NAPL pool dissolution in stratified and anisotropic porous formations

A two-dimensional numerical model is developed to study contaminant transport resulting from the dissolution of single- and multicomponent dense nonaqueous-phase liquid (DNAPL) pools in heterogeneous porous media. The aqueous-phase concentration of each dissolved component is assumed to undergo first-order decay as well as sorb under local equilibrium conditions. Pool shrinkage is accounted for by modeling the progressive reduction of the DNAPL pool surface area as a time-dependent boundary. Multicomponent pool dissolution is modeled using an effective solubility (or equilibrium aqueous solubility) relationship, where the nonaqueous-phase activity coefficient for each constituent is evaluated at each and every time step.
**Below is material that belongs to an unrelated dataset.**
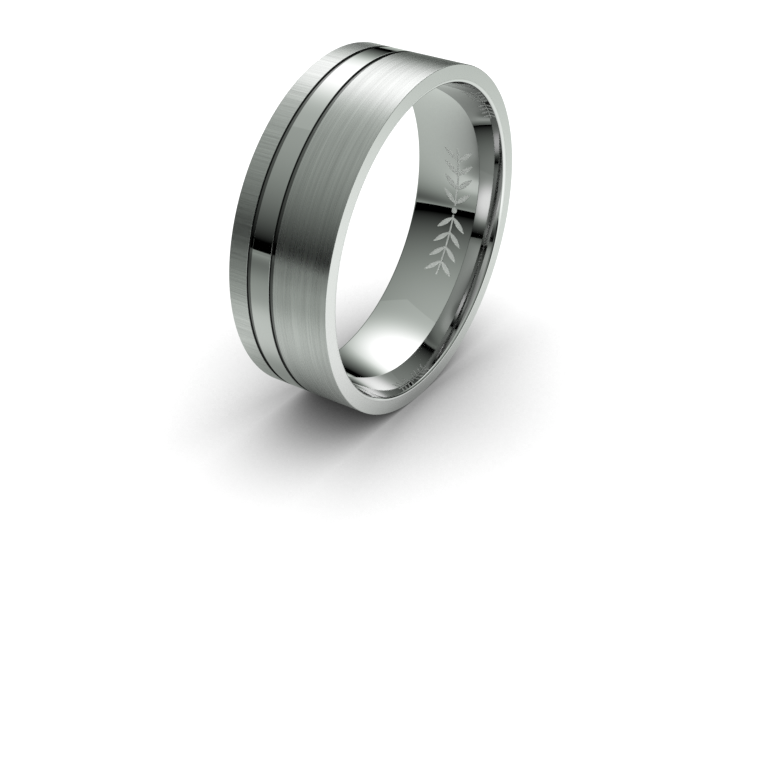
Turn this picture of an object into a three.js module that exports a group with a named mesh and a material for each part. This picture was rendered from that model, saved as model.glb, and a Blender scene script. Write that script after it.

Subsurface heterogeneities are depicted by an ideally stratified porous formation and by a statistically anisotropic aquifer. In the stratified formation, a multicomponent DNAPL pool is assumed to be formed at the interface between a sand layer and a clay layer, where DNAPL dissolution occurs simultaneously in both strata. The ground-water velocity inside the sand stratum is uniform in the longitudinal direction whereas the interstitial liquid in the aquitard is stagnant. In the statistically anisotropic aquifer, a single-component DNAPL pool is assumed to be formed on top of an impermeable bedrock, where DNAPL dissolution occurs in the aquifer only. Results from several model simulations indicate that dissolved contaminant concentrations in aquifers are reduced significantly in the presence of aquitards, and most importantly, the transfer of dissolved contaminants along the pool-water interface is slower within statistically anisotropic than within homogeneous aquifers.